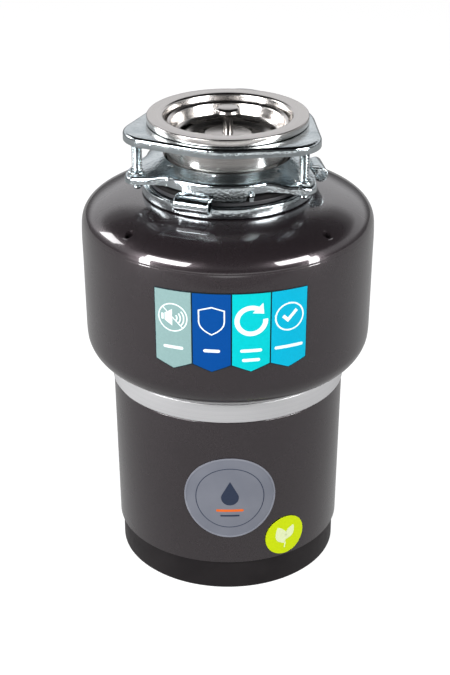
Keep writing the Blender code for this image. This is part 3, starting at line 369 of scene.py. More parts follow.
def flowing(points, steps=6):
    """Points on a smooth curve through a list of (radius, height) points."""
    ends = [points[0], *points, points[-1]]
    curve = []
    for four in zip(ends, ends[1:], ends[2:], ends[3:]):
        for step in range(steps):
            t = step / steps
            spot = []
            for a, b, c, d in zip(*four):
                square, cube = a - 2.5 * b + 2 * c - d / 2, (d - a + 3 * (b - c)) / 2
                spot.append(b + t * (c - a) / 2 + t * t * square + t**3 * cube)
            curve.append(tuple(spot))
    return curve + [points[-1]]


def sheet(path, thickness):
    """A closed section: a path of (radius, height) points, and the same path set off to its right."""
    other = []
    for index, (radius, height) in enumerate(path):
        along = Vector(path[min(index + 1, len(path) - 1)]) - Vector(path[max(index - 1, 0)])
        along.normalize()
        other.append((radius + along.y * thickness, height - along.x * thickness))
    return list(path) + other[::-1]


# -------- meshes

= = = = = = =

EXERCISE GOAL:
Output every line above without altering anything.

FINISHED ANSWER:
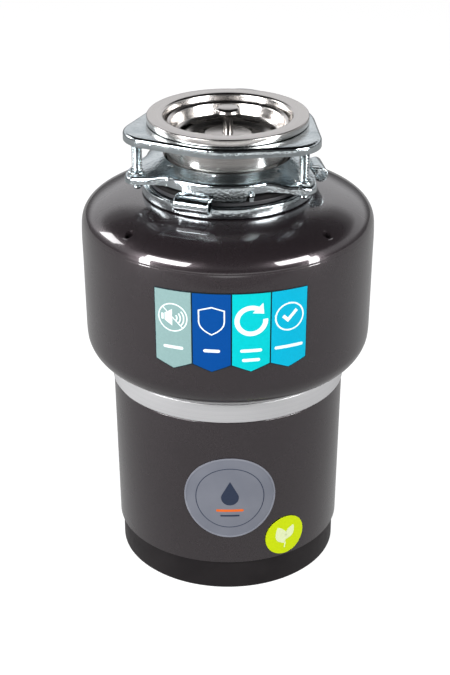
Keep writing the Blender code for this image. This is part 3, starting at line 369 of scene.py. More parts follow.
def flowing(points, steps=6):
    """Points on a smooth curve through a list of (radius, height) points."""
    ends = [points[0], *points, points[-1]]
    curve = []
    for four in zip(ends, ends[1:], ends[2:], ends[3:]):
        for step in range(steps):
            t = step / steps
            spot = []
            for a, b, c, d in zip(*four):
                square, cube = a - 2.5 * b + 2 * c - d / 2, (d - a + 3 * (b - c)) / 2
                spot.append(b + t * (c - a) / 2 + t * t * square + t**3 * cube)
            curve.append(tuple(spot))
    return curve + [points[-1]]


def sheet(path, thickness):
    """A closed section: a path of (radius, height) points, and the same path set off to its right."""
    other = []
    for index, (radius, height) in enumerate(path):
        along = Vector(path[min(index + 1, len(path) - 1)]) - Vector(path[max(index - 1, 0)])
        along.normalize()
        other.append((radius + along.y * thickness, height - along.x * thickness))
    return list(path) + other[::-1]


# -------- meshes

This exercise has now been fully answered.